**Problem statement:** Quote exactly the lines between the line containing "make_core()" and the line containing "before = set(bpy.data.objects)", counting those two lines as part of the range. Leave the rest out.

**Dataset section:**
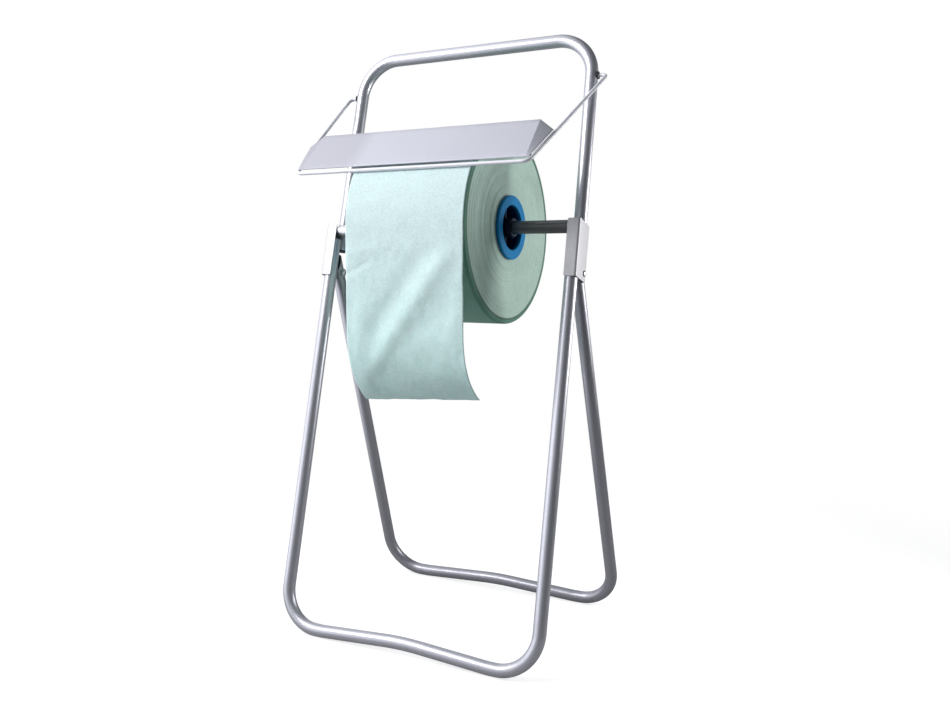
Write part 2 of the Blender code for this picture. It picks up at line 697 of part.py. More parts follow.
def make_plate():
    """Folded plate on the wire: a slanting front and a cheek at each end."""
    shape = bmesh.new()
    rows = []
    for cheek, corner in ((CHEEK_REAR, PLATE_TOP), (CHEEK_LOW, PLATE_LOW)):
        row = []
        for side, place in ((-1, cheek), (-1, corner), (1, corner), (1, cheek)):
            point = Vector((side * place.x, place.y, place.z))
            row.append(shape.verts.new(point - WIRE_PIVOT))
        rows.append(row)
    for i in range(3):
        shape.faces.new((rows[0][i], rows[1][i], rows[1][i + 1], rows[0][i + 1]))
    mesh = bpy.data.meshes.new("tear_plate")
    shape.to_mesh(mesh)
    shape.free()
    plate = add_object("tear_plate", mesh, PLATE_PAINT, Matrix.Translation(WIRE_PIVOT))
    sheet = plate.modifiers.new("sheet", "SOLIDIFY")
    sheet.thickness = PLATE_THICKNESS
    sheet.offset = 0
    sheet.use_even_offset = True
    return plate


def make_bush():
    """Plastic bush in the handle frame's outer wall, around the wire's pivot end."""
    wall = handle_half_width(WIRE_PIVOT_UP) + TUBE_RADIUS / cos(pi / TUBE_SIDES)
    seat, top = FIT_GAP, FIT_GAP + BUSH_COLLAR_THICKNESS
    bore = WIRE_RADIUS + FIT_GAP
    profile = [(BUSH_COLLAR_RADIUS - 0.0005, top), (BUSH_COLLAR_RADIUS, top - 0.0005),
               (BUSH_COLLAR_RADIUS, seat), (BUSH_SLEEVE_RADIUS, seat),
               (BUSH_SLEEVE_RADIUS, -BUSH_SLEEVE_LENGTH), (bore, -BUSH_SLEEVE_LENGTH), (bore, top)]
    place = Matrix.Translation((wall, WIRE_PIVOT.y, WIRE_PIVOT.z)) @ ALONG_X
    return turned("tear_bar_bush_right", profile, BLACK_PLASTIC, place, 16, closed=True)


def main():
    make_front_frame()
    make_rear_frame()
    make_handle_frame()
    make_axle()
    make_paper_roll()
    make_core()
    make_loose_cloth()
    make_wire()
    make_plate()
    for make in (make_bracket, make_rivet, make_washer, make_saddle_plug, make_handle_plug,
                 make_rear_plug, make_axle_cap, make_bush):
        mirror_piece(make())
    mirror_about_roll(make_hub())


main()
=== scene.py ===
"""Looks of a folding floor stand for a roll of wiping cloth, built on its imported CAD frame.

Metres, in the frame of the CAD part: the stand faces -Y and stands on z = 0. Each shown piece is a
fine mesh of its CAD node's own size and place, rides on that node's body and replaces it.
"""

import json
from math import atan2, cos, hypot, pi, radians, remainder, sin, tan

import bmesh
import bpy
import numpy as np
from mathutils import Matrix, Vector, noise


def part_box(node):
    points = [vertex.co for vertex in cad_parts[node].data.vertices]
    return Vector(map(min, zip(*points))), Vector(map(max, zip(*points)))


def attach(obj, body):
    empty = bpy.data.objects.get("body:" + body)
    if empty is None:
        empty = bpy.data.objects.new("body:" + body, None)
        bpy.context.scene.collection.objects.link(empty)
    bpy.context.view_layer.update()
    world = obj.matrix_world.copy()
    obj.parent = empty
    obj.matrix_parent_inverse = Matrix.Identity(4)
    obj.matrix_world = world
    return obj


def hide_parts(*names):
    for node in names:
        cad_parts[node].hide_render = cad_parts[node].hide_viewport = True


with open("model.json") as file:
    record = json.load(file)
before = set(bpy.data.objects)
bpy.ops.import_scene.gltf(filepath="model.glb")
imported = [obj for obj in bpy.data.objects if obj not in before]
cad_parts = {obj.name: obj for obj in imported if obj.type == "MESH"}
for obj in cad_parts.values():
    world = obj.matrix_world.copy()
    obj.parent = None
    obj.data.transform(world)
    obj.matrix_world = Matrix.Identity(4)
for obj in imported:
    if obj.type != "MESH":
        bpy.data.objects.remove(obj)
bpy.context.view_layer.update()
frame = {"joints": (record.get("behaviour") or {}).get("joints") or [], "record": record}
JOINTS = {joint["name"]: joint for joint in frame["joints"]}
MOUNTS = {mount["name"]: mount for mount in frame["record"]["mounts"]}

ALONG_X = Matrix.Rotation(pi / 2, 4, "Y")
FLIP_X = Matrix.Diagonal((-1, 1, 1, 1))

# Tubes of the three frames
TUBE_RADIUS = 0.011
TUBE_WALL = 0.0015
TUBE_SIDES = 56
FIT_GAP = 0.0003

PIVOT = Vector(JOINTS["rear_frame_fold"]["pos_m"])
AXLE = Vector(JOINTS["axle_turn"]["pos_m"])
WIRE_PIVOT = Vector(JOINTS["tear_bar_swing"]["pos_m"])
FOOT_REACH = -MOUNTS["floor_front_right"]["pos_m"][1]
FRONT_LEAN = atan2(AXLE.y + FOOT_REACH, AXLE.z - TUBE_RADIUS)

# Front and rear frames: wide U shapes with an arched base bar
FRONT_FOOT_HALF_WIDTH = 0.2455
REAR_FOOT_HALF_WIDTH = 0.2462
LEG_HALF_WIDTH = 0.2397
BRACKET_FOOT_UP = 0.635
FRONT_LEG_UP = 0.7045
BASE_BEND_RADIUS = 0.068
BASE_FLAT = 0.016
BASE_RISE = 0.0095
BASE_KNEE_RADIUS = 0.10
BASE_CROWN_RADIUS = 0.60
REAR_END_ABOVE_PIVOT = 0.030
REAR_CUT_BACK = 0.0119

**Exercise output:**
    make_core()
    make_loose_cloth()
    make_wire()
    make_plate()
    for make in (make_bracket, make_rivet, make_washer, make_saddle_plug, make_handle_plug,
                 make_rear_plug, make_axle_cap, make_bush):
        mirror_piece(make())
    mirror_about_roll(make_hub())


main()
=== scene.py ===
"""Looks of a folding floor stand for a roll of wiping cloth, built on its imported CAD frame.

Metres, in the frame of the CAD part: the stand faces -Y and stands on z = 0. Each shown piece is a
fine mesh of its CAD node's own size and place, rides on that node's body and replaces it.
"""

import json
from math import atan2, cos, hypot, pi, radians, remainder, sin, tan

import bmesh
import bpy
import numpy as np
from mathutils import Matrix, Vector, noise


def part_box(node):
    points = [vertex.co for vertex in cad_parts[node].data.vertices]
    return Vector(map(min, zip(*points))), Vector(map(max, zip(*points)))


def attach(obj, body):
    empty = bpy.data.objects.get("body:" + body)
    if empty is None:
        empty = bpy.data.objects.new("body:" + body, None)
        bpy.context.scene.collection.objects.link(empty)
    bpy.context.view_layer.update()
    world = obj.matrix_world.copy()
    obj.parent = empty
    obj.matrix_parent_inverse = Matrix.Identity(4)
    obj.matrix_world = world
    return obj


def hide_parts(*names):
    for node in names:
        cad_parts[node].hide_render = cad_parts[node].hide_viewport = True


with open("model.json") as file:
    record = json.load(file)
before = set(bpy.data.objects)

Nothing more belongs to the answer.